As it happened, I managed to squeeze out from under the jackboot of US taxes before the exit tax passed. I’ve still got to contend with the old (2004 to 2008) expatriation rules, but they’re just obnoxious and intrusive without actually also being a financial drain. I really hope, though, to see an attempt at a treaty claim against the exit tax at some point. I suspect I may not, because most folk can probably find other ways around it, or if they can’t, will just stay shackled to the IRS as the lesser evil.
“One case is a citizen of country Y who is a GC holder expatriates vs a dual at birth citizen of Y and the US. The law clearly meets the definition of discrimination in this case treating the citizen of the US differently from a non-citizen.”
The dual was born into slavery, but the green card holder asked for it.

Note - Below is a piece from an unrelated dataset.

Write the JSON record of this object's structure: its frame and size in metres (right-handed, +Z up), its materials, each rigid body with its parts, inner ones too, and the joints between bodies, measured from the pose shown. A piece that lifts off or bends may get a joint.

Duals are also supposed to be able to vote in US national elections but green card holders aren’t. Non-discrimination doesn’t cover everything.
@ Norman Diamond
Excuuuuuuuuuuuse me but green card holders did NOT ask for this grief. Most/many return to their homeland without knowing they had become enslaved; all for the “privilege” of having lived on US soil for a small percentage of their life; and having paid all taxes due to Uncle Hail Caesar Sam while living there. The CBT concept is not intuitive to the returnees, especially since they were not CBT’d and FATCA’d by their homeland while they were away.
“Excuuuuuuuuuuuse me but green card holders did NOT ask for this grief.”
You’re right. Only people who got green cards in 2011 or later, who don’t abandon them within 7 years, are asking for it.
“The CBT concept is not intuitive to the returnees”
Especially when they aren’t even citizens of the master that they thought they escaped from. Maybe we’d better call it ET.
@Norman Diamond,
The non-discrimination clause is in the tax treaties. Protected from the saving clause.
It applies only to taxes and stuff associated with taxes. So I think you are talking about something else.
the statement in the treaties is quite clear in saying you can’t tax the GC holder in a way different from the citizen.